In her recent piece in the New Yorker “Gospels of Giving for the New Gilded Age,” Elizabeth Kolbert rightly calls out the American donor class for their underwhelming philanthropic leanings. Too many ultra-wealthy Americans spend millions of dollars on efforts that may purport to make the world a better place, but that in many instances do nothing but serve to further their own ideological vision for what our society should look like. While there is nothing inherently wrong with philanthropic giving, it’s become clear that modern philanthropy has become an increasingly selfish undertaking.
The real problem is ideological spending pretending to be charitable giving. The rich are spending vast sums of money to influence public opinion and government decisions, all while pretending that spending is meant to make the world a better place for all of us.

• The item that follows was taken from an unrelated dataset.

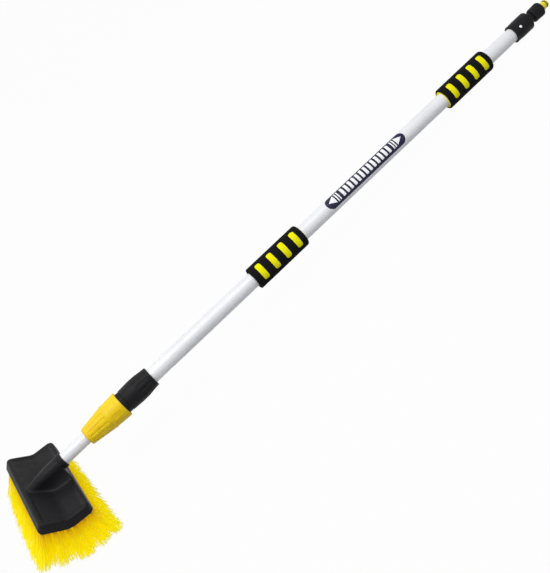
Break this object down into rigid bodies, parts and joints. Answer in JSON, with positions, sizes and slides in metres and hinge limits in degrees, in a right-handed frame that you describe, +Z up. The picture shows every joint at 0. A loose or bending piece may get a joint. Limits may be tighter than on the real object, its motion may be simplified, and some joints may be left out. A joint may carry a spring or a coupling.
{
  "type": "car wash brush",
  "caption": "Telescopic water-fed car wash brush: two-level bristle head on a sliding, swivelling pole with twist lock, foam grips and a male hose connector.",
  "frame": {"origin": "middle of the bounding box on the floor that the brush lies on, bristles down, resting on the bristles and on the hose end cap", "axes": "+X along the pole towards the hose end, +Y across the head, +Z up; the pole leans down about 4 degrees towards the hose end"},
  "size_m": [1.3478, 0.2284, 0.1194],
  "materials": {
    "black_plastic": "moulded polypropylene, satin",
    "yellow_plastic": "moulded, semi-gloss",
    "yellow_bristle": "soft flagged synthetic strands",
    "white_enamel": "gloss white powder coat on aluminium tube",
    "grey_plastic": "moulded acetal",
    "black_foam": "closed-cell foam",
    "yellow_foam": "closed-cell foam",
    "black_rubber": "nitrile rubber, smooth",
    "bare_steel": "bare rivet steel"
  },
  "bodies": {
    "outer_pole": {"lock_body": "black_plastic", "lock_collet": "grey_plastic", "outer_tube": "white_enamel", "lower_grip": "black_foam", "lower_grip_liner": "yellow_foam", "upper_grip": "black_foam", "upper_grip_liner": "yellow_foam", "end_cap": "black_plastic", "cap_rivet_upper": "bare_steel", "cap_rivet_lower": "bare_steel", "cap_seal": "black_rubber", "connector_nut": "black_plastic", "nipple_washer": "black_rubber", "hose_nipple": "yellow_plastic", "nipple_ring": "black_rubber"},
    "lock_collar": {"lock_collar": "yellow_plastic"},
    "slide_rings": {"guide_ring_front": "black_rubber", "guide_ring_rear": "black_rubber"},
    "brush_pole": {"head_cover": "black_plastic", "brush_block": "black_plastic", "bristles_front": "yellow_bristle", "bristles_rear": "yellow_bristle", "tip_insert": "grey_plastic", "tip_ring": "black_rubber", "inner_tube": "white_enamel", "guide_bush": "grey_plastic"}
  },
  "joints": [
    {"name": "collar_twist", "type": "hinge", "parent": "outer_pole", "child": "lock_collar", "pos_m": [-0.45083, 0, 0.09582], "axis": [0.9974, 0, -0.0721], "range_deg": [0, 120]},
    {"name": "telescope", "type": "slide", "parent": "outer_pole", "child": "slide_rings", "axis": [-0.9974, 0, 0.0721], "range_m": [-0.05, 0.86]},
    {"name": "pole_swivel", "type": "hinge", "parent": "slide_rings", "child": "brush_pole", "pos_m": [0.47475, 0, 0.02887], "axis": [-0.9974, 0, 0.0721], "continuous": true}
  ]
}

The overwhelming amounts of money they pump into political and issue-based organizations skews our country’s political discussion, transforming their self-serving political views into actual policy. It’s become the rule much more than the exception in recent years that when the interests of a small sliver of rich people comes into conflict with the interests of the majority of Americans, the rich people are going to win 9 out of 10 times.

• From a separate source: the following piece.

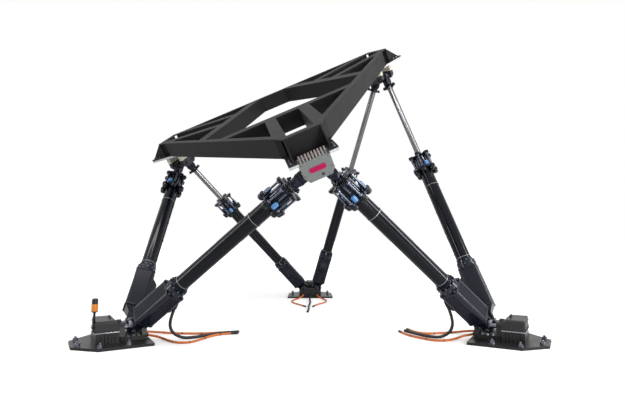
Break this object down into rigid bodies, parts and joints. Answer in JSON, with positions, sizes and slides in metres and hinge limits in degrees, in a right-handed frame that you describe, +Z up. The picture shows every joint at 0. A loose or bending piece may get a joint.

These rich people are taking over our country through their “philanthropy,” and our government is helping them do it. As estimated by Ms. Kolbert, groups that are dedicated towards shaping public policy, but nevertheless are tax deductible under rule 501(c)(3), receive somewhere in the range of ten billion dollars a year in “philanthropic giving.” Now, in the interests of transparency, I donate significant amounts of money to various policy-oriented 501(c)(3) organizations (including the Patriotic Millionaires), but I have a hard time saying with a straight face that my contributions should be treated the same as if I gave them to a soup kitchen or a homeless shelter.
And not every organization is as dedicated to serving the actual public good as the Patriotic Millionaires. Many 501(c)(3) organizations serve as vessels for wealthy people to attempt to shape policy in profoundly selfish ways. For example, in Ms. Kolbert’s article she references Art Pope, who’s spent millions supporting efforts to suppress minority voters in North Carolina through voter ID laws. I do not believe that voter suppression meets any reasonable definition of “charity” and Mr. Pope is far from alone. There has been no shortage of contributions to “nonpartisan” organizations that purport to prove that tax cuts for the rich are great for the economy as a whole. Those organizations are clearly not meant to further the general welfare of the public, they’re meant to give their donors a tax cut. No reasonable person could look at those foundations and see anything other than a sham.
Ms. Kolbert ends her piece by noting that whether or not the people want a future in which Americans rely more on philanthropic giving than decreased government spending doesn’t really matter. If the donor class uses its growing influence to decide which future we get rather than all of the voters deciding, we will lose the country where I grew up, and where I want to help my children and grandchildren grow up, and have instead an unstable, unsustainable oligarchy. That’s why it’s so important for wealthy people like me to speak out against the growing concentration of power and money at the upper echelons of our society. If we’re the problem, we need to be part of the solution.